Along with Scheduling Strategies, Swarm employs a set of Scheduling Filters to help screening criteria-unmet nodes out. There are currently six kinds of filter namely, Health, Port, Container Slots, Dependency, Affinity, and Constraint. They are applied to filter when one is scheduling the newly created container in exactly this order.
On the AGENTS part, there are Swarm agents trying to register address of their Engines into the discovery service.
Finally, the centralized piece, DISCOVERY, is to coordinate addresses of the Engines between AGENTS and MANAGER. The agent-based Discovery Service currently uses LibKV, which delegates the discovery function to your key-value store of choices, Consul, Etcd, or ZooKeeper. In contrast, we also can use only Docker Swarm manager without any key-value store. This mode is called agent-less discovery, which are File and Nodes (specify address on the command line).
We will use the agent-less model later in this chapter to create a minimal local Swarm cluster. We'll meet the other discovery services starting in Chapter 2, Discover the Discovery Services and the Swarm Mode architecture in Chapter 3, Meeting Docker Swarm Mode.
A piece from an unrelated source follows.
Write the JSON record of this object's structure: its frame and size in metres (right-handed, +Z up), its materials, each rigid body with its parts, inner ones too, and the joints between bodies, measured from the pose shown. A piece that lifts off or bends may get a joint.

Before continuing to other sections, we review some Docker-related terminologies to recall Docker concepts and introduce Swarm keywords.
A Docker Engine is a Docker daemon running on a host machine. Sometimes in the book we'll just refer to it as Engine. We usually start an Engine by calling
docker daemon
via systemd or other start up services.Docker Compose is a tool to describe in YAML how multi-container services must be architected.
Docker stacks are the binary result of creating images of multiple-containers app (described by Compose) instead of single containers.
A Docker daemon is an interchangeable term with Docker Engine.
A Docker client is the client program packed in the same docker executable. For example, when we do
docker run
, we are using the Docker client.Docker networking is a Software-defined Network that links a set of containers in the same network together. By default, we'll use the libnetwork (https://github.com/docker/libnetwork) implementation came with Docker Engine. But you can optionally deploy third-party network drivers of your choices using plugins.
Docker Machine is a tool used to create hosts capable of running Docker Engines called machines .
A Swarm node in Swarm v1 is a machine that is a pre-installed Docker Engine and has a Swarm agent program running alongside. A Swarm node will register itself into a Discovery service.
A Swarm master in Swarm v1 is a machine that is running a Swarm manager program. A Swarm master reads addresses of Swarm nodes from its Discovery service.
A Discovery service is a token-based service offered by Docker or a self-hosted one. For the self-hosted ones, you can run HashiCorp Consul, CoreOS Etcd, or Apache ZooKeeper as key-value stores to serve as the discovery service.
Leader Election is a mechanism done by Swarm Masters to find the primary node. Other master nodes will be in the replica role until the primary node goes down and then the leader election process will start again. As we'll see, the number of Swarm masters should be an odd number.
SwarmKit is a new Kit released by Docker to abstract orchestration. Theoretically, it should be able run any kind of service but in practice so far it orchestrates only containers and sets of containers.
Swarm Mode is the new Swarm, available since Docker 1.12, that integrates SwarmKit into the Docker Engine.
Swarm Master (in Swarm Mode) is a node that manages the cluster: It schedules services, keeps the cluster configuration (nodes, roles, and labels) and ensures that there is a cluster leader.
Swarm Worker (in Swarm Mode) is a node which runs tasks, for example, hosts containers.
Services are abstractions of workloads. For example, we can have a service "nginx" replicated 10 times, meaning that you will have 10 tasks (10 nginx containers) distributed on the cluster and load balanced by Swarm itself
Tasks are the unit of work of Swarms. A task is a container.